Rows from an object dataset
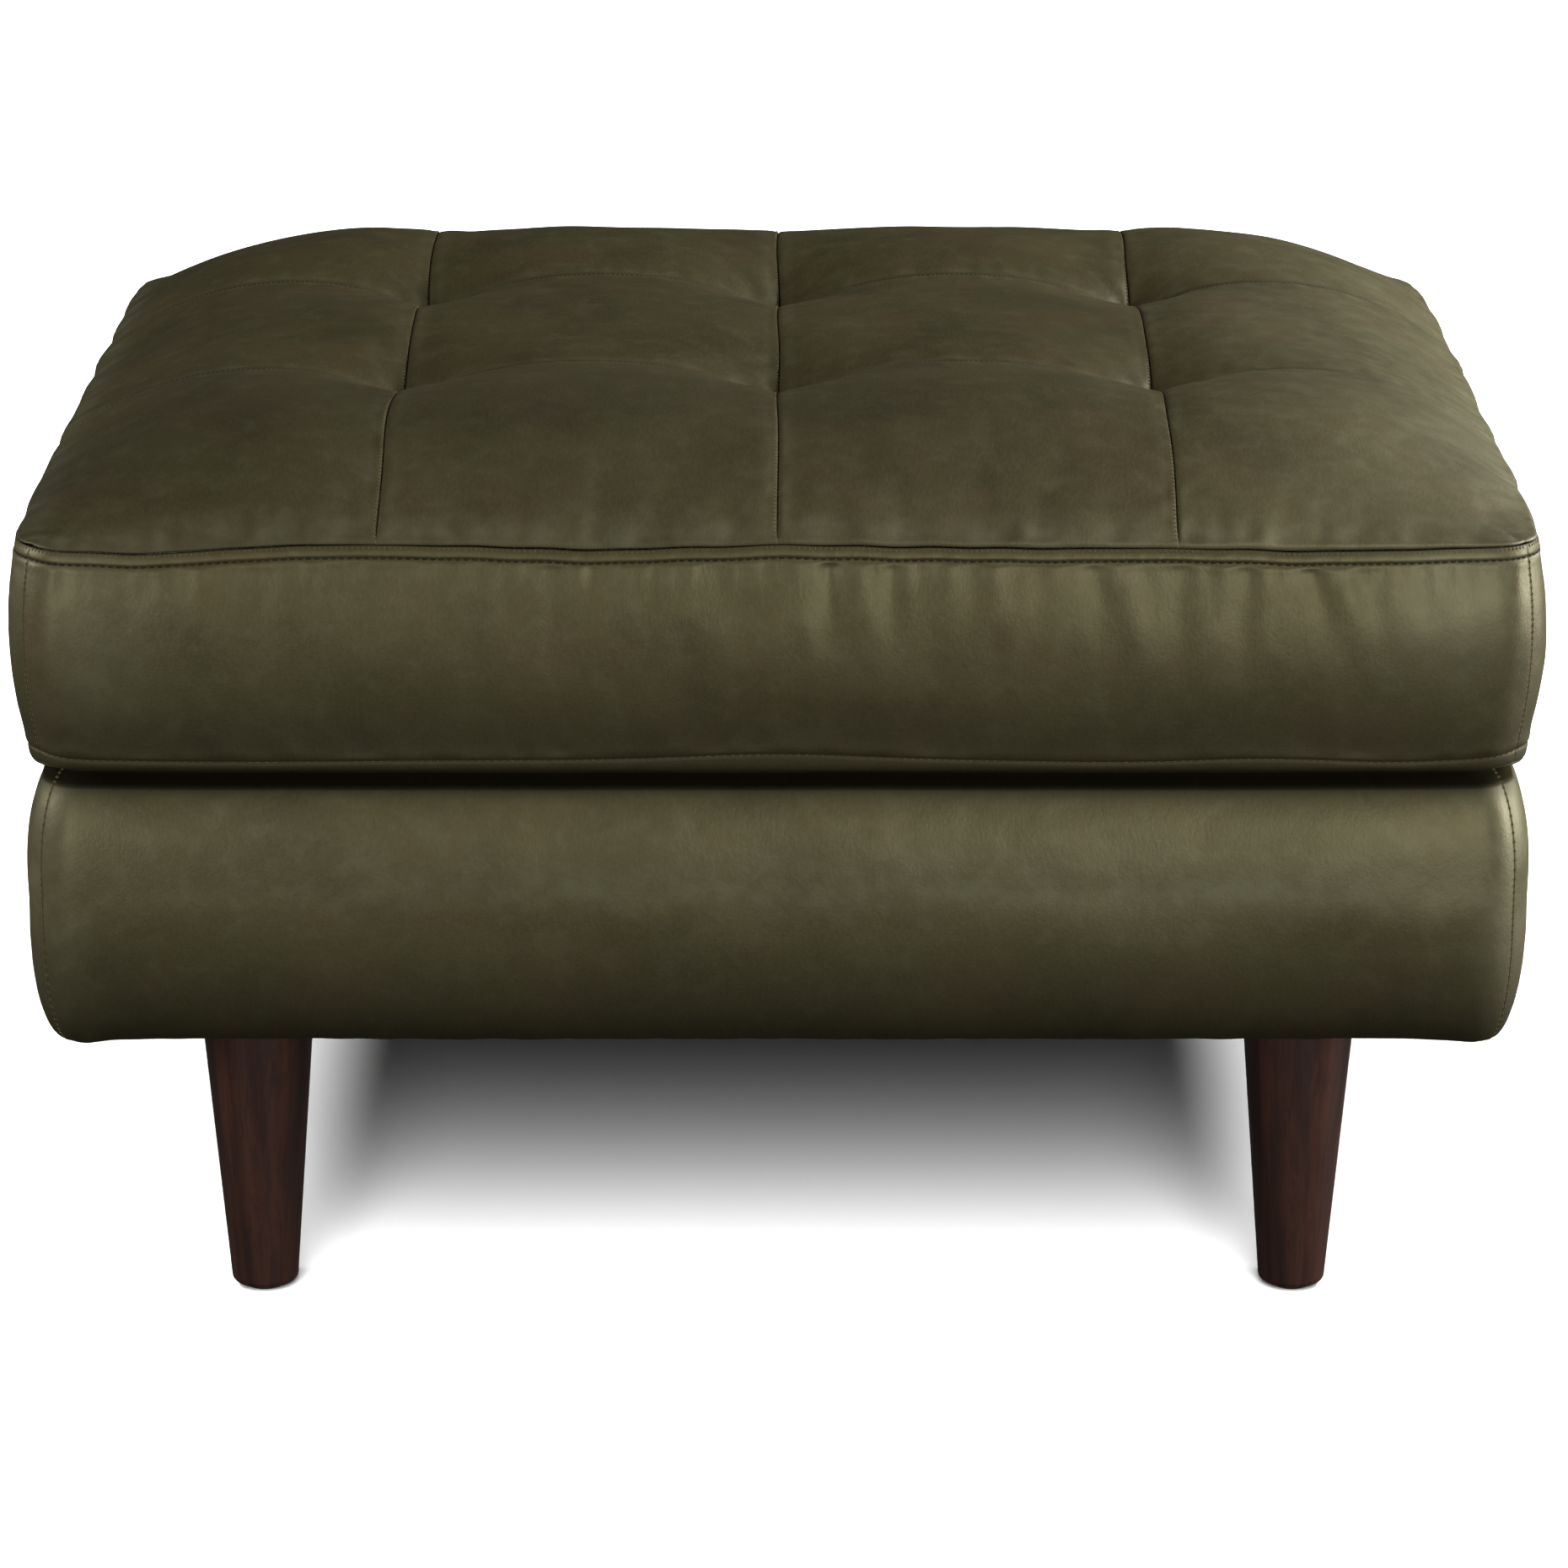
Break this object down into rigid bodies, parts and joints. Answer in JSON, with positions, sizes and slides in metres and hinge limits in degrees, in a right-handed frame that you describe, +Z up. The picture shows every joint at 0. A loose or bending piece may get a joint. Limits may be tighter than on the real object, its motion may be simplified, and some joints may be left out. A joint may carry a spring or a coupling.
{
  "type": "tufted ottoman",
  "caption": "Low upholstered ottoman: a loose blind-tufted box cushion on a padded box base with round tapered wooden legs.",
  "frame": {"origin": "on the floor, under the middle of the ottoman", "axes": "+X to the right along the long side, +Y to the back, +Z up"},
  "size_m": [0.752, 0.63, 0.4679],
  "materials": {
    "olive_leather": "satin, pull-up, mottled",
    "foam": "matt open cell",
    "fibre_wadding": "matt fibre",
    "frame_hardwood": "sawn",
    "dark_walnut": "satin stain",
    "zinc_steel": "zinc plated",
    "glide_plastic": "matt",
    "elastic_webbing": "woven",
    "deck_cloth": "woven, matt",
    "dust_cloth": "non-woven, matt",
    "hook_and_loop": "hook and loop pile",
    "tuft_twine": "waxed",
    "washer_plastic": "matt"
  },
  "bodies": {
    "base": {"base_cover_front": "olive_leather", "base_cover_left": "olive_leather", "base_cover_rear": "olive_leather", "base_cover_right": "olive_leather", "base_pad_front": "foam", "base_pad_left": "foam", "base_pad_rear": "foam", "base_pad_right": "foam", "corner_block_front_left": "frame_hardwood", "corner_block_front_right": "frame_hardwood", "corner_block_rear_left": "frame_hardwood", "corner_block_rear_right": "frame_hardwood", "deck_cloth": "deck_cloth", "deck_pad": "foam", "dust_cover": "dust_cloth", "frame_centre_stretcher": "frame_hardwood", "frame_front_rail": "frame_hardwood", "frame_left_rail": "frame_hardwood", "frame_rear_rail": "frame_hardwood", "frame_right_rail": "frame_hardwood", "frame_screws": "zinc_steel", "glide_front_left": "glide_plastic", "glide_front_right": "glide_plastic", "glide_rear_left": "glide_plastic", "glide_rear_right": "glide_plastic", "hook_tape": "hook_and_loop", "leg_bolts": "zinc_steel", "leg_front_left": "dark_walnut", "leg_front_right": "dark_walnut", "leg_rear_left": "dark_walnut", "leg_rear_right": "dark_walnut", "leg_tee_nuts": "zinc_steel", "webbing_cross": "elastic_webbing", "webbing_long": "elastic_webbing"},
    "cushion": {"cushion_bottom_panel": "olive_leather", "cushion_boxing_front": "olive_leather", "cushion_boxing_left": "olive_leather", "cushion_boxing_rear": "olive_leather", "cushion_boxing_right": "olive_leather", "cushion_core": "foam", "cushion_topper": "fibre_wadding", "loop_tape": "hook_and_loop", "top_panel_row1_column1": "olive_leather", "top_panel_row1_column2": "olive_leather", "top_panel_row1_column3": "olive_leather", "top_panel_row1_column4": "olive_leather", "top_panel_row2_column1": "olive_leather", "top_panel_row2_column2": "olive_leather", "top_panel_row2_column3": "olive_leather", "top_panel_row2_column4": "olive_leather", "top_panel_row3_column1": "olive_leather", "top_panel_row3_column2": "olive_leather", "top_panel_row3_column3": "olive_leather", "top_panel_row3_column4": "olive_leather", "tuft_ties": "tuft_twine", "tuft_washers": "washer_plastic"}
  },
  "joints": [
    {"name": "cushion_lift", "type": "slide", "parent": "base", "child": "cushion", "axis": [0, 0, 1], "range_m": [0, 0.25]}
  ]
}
* * *
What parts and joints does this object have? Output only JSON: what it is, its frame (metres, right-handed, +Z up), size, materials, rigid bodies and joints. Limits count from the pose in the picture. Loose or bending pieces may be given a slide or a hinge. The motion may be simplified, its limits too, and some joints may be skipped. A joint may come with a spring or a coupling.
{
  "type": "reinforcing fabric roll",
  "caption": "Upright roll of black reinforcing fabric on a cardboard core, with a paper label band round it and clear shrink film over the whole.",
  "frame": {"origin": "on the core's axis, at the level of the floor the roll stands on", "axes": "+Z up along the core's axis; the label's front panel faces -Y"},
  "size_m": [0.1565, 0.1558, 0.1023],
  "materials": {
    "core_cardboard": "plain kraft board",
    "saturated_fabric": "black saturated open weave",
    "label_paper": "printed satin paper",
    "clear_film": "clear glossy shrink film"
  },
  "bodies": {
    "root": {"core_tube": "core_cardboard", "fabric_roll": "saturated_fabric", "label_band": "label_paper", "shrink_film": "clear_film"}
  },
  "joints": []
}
---
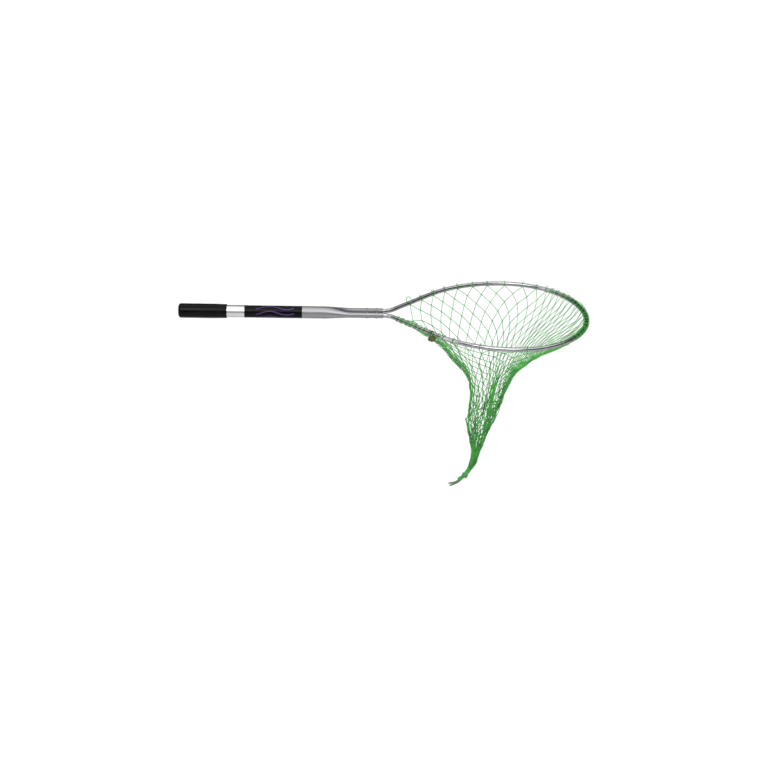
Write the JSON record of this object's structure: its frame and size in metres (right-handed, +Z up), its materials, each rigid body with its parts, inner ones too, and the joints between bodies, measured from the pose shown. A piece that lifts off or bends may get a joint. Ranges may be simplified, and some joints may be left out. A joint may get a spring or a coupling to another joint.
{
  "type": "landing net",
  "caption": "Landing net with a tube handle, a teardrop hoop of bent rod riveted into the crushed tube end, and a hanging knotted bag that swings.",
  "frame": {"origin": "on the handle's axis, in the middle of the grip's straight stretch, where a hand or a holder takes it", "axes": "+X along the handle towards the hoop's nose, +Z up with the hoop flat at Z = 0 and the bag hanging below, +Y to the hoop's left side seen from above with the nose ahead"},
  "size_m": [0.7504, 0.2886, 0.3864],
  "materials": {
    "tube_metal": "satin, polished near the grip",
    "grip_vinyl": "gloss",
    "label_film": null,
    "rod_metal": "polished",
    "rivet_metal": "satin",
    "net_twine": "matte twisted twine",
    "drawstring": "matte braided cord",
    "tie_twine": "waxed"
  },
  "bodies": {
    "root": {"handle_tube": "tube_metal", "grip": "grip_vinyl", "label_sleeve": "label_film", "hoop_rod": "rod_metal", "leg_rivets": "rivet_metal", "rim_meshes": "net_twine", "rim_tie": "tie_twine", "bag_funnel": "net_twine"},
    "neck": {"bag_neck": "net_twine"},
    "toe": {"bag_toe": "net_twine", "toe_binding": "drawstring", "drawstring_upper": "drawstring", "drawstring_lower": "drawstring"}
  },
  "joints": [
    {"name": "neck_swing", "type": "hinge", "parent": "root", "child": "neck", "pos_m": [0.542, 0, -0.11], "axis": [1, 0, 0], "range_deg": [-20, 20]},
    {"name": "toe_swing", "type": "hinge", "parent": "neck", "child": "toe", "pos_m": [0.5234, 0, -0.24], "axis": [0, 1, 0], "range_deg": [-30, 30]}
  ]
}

» **Given request**
Look through the data and show every line containing "bending".

» **Solution for this exercise**
Break this object down into rigid bodies, parts and joints. Answer in JSON, with positions, sizes and slides in metres and hinge limits in degrees, in a right-handed frame that you describe, +Z up. The picture shows every joint at 0. A loose or bending piece may get a joint. Limits may be tighter than on the real object, its motion may be simplified, and some joints may be left out. A joint may carry a spring or a coupling.
What parts and joints does this object have? Output only JSON: what it is, its frame (metres, right-handed, +Z up), size, materials, rigid bodies and joints. Limits count from the pose in the picture. Loose or bending pieces may be given a slide or a hinge. The motion may be simplified, its limits too, and some joints may be skipped. A joint may come with a spring or a coupling.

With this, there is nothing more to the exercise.